At Asian Neighborhood Design, a 38-year old nonprofit in the South of Market neighborhood of San Francisco, training programs for green construction jobs have remained small because the number of available jobs is small. The group accepted just 16 of 200 applicants for the most recent 14-week cycle, making it harder to get into than the University of California. The group’s training director, Jamie Brewster, said he was able to find jobs for 10 trainees within two weeks of their completing the program.
Mr. Brewster said huge job losses in construction had made it nearly impossible to place large numbers of young people in the trades. Because green construction is a large component of the green economy, the moribund housing market and associated weakness in all types of building are clearly important factors in explaining the weak creation of green jobs.
Advocates and entrepreneurs also blame Washington for the slow growth. Mr. Jones cited the failure of so-called cap and trade legislation, which would have cut carbon pollution and increased the cost of using fossil fuel, making alternative energy more competitive. Congressional Republicans have staunchly opposed cap-and-trade.
Mr. Haji of the Cleantech Group agrees. “Having a market mechanism that helps drive these new technologies would have made a significant difference,” he said. “Without that, the industry muddles along.”
Still, California has forged ahead with environmental legislation, including its own version of cap-and-trade that is part of the landmark anti-global-warming law AB 32 enacted in 2006. Another measure, signed into law earlier this year by Mr. Brown, requires utilities to generate at least a third of all their electricity from renewable sources by 2020.
State government officials said they were still banking on these new laws to propel demand for 20,000 megawatts of renewable energy, the cornerstone of Mr.
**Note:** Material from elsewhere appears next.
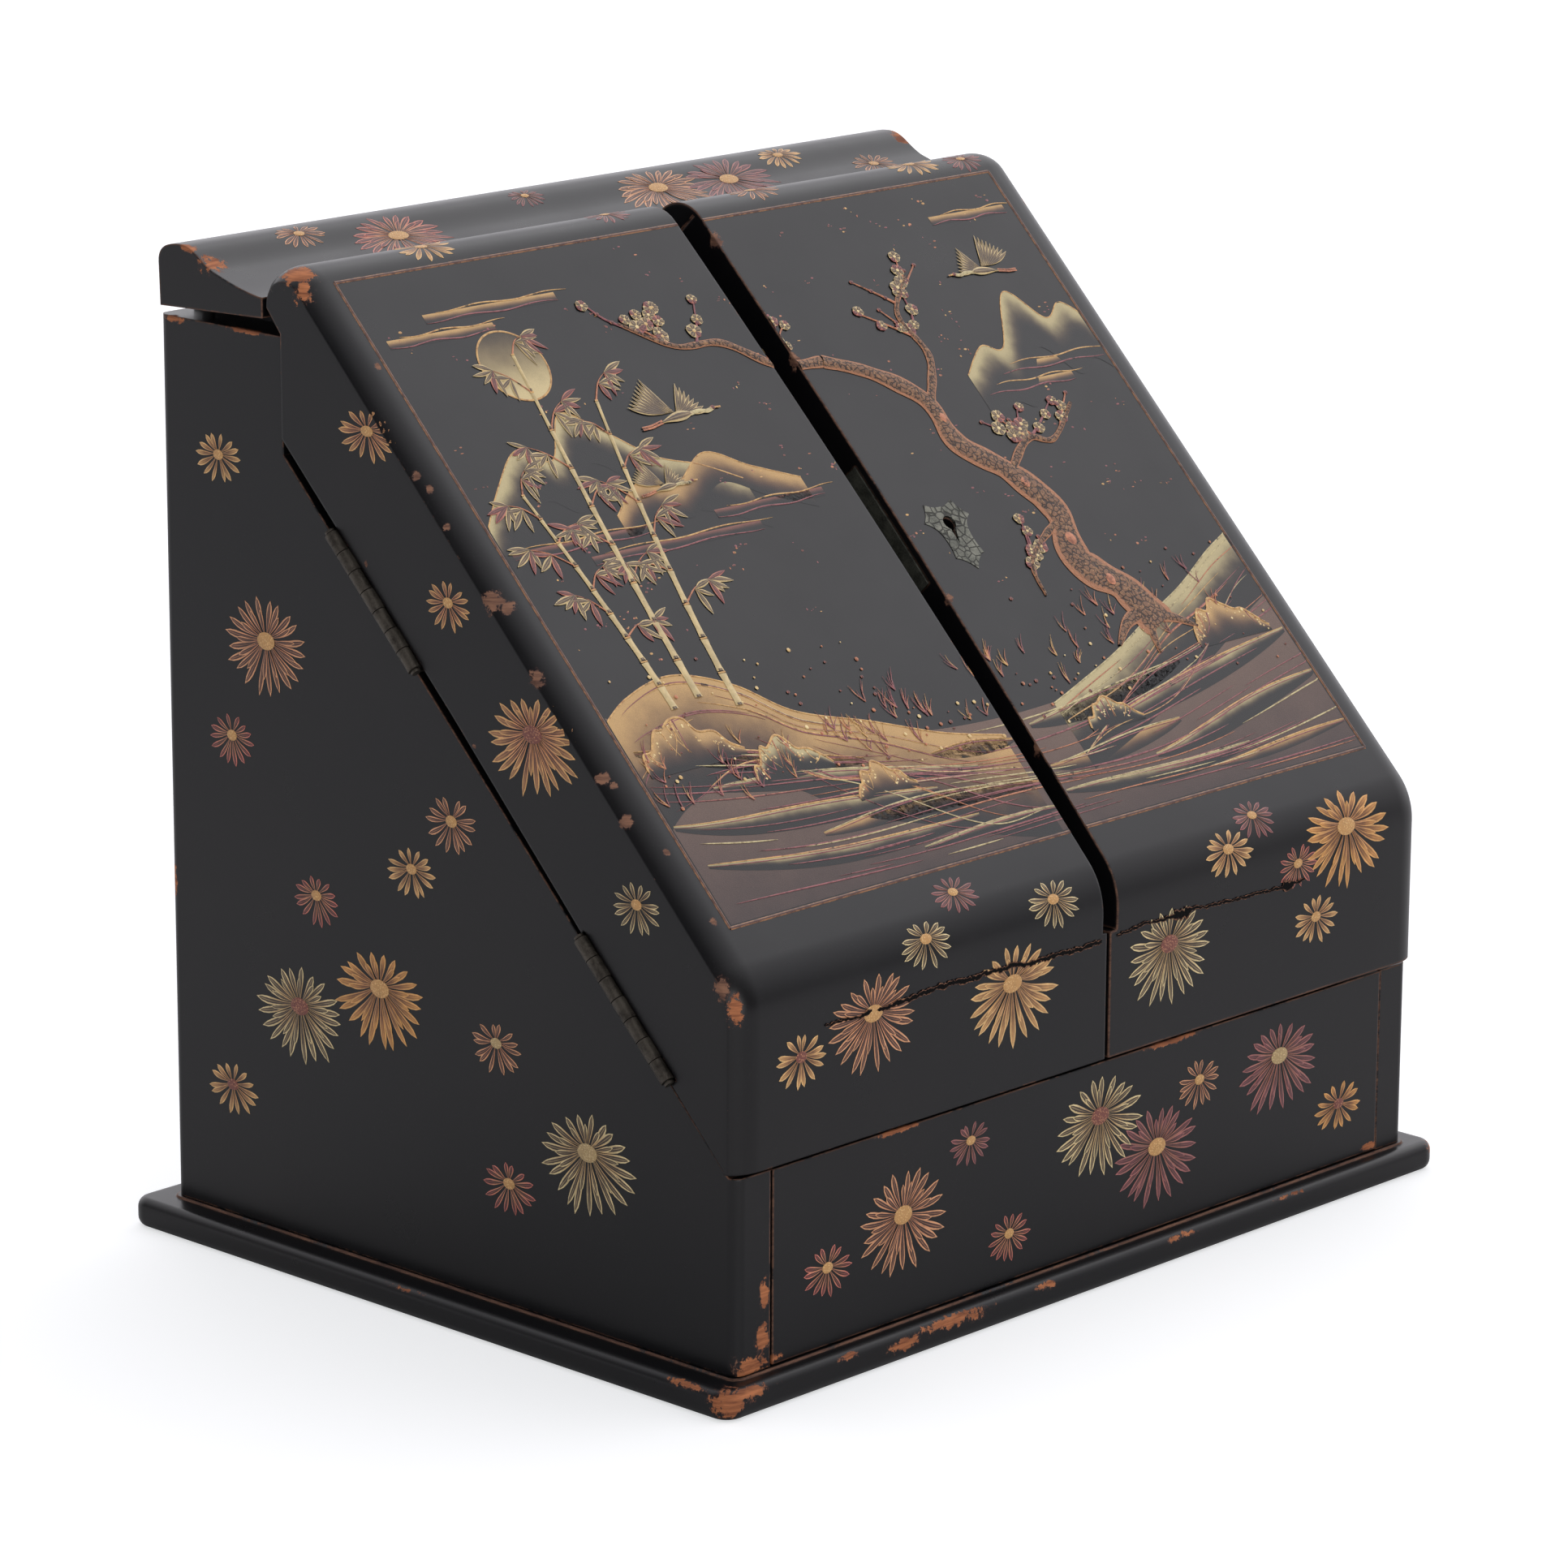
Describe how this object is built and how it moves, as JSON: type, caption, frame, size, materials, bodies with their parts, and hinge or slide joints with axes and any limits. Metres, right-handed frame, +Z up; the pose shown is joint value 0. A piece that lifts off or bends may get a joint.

Brown’s green jobs plan. In June, the governor attended the groundbreaking of the 3,470-megawatt Blythe Solar Power Project in the Mojave Desert, which backers say will create 5,390 construction jobs and 400 permanent positions.
The 600-turbine Alta Wind Energy Center southeast of Bakersfield is set to become the world’s largest wind farm when it is completed in 2015. Terra-Gen, a company based in New York that has received more than $300 million in private investment from Google and Citi for the Alta farm, says it will bring 1,020 megawatts on line by the end of the year. But even when it is fully up and running, the wind farm will bring only 50 permanent operations and maintenance jobs to rural Kern County, the company said.
Both the possibilities and limitations of the green economy were on display at SolFocus’s ribbon-cutting in San Jose.
A SolFocus spokeswoman, Nancy Hartsoch, said the company was willing to pay a premium for the highly-skilled physicists, chemists and mechanical engineers who will work at the campus on Zanker Road, although the solar panels themselves will continue being made in China. Mayor Reed said he continued to hope that San Jose would attract manufacturing and assembly jobs, but Ms. Hartsoch said that was unlikely because “taxes and labor rates” were too high to merit investment in a factory in Northern California.
SolFocus’s plans do not much resemble what Mr. Jones, the former Obama administration official, had in mind in his 2008 book, “The Green Collar Economy: How One Solution Can Fix Our Two Biggest Problems,” when he described the green economy as “Joe Sixpack with a hard hat and a lunch bucket going off to fix America,” and talked of millions of new jobs.
In an interview last week, though, he seemed to have scaled back. “The green economy as we initially conceived it,” Mr. Jones said, “was never supposed to save the entire global economy.”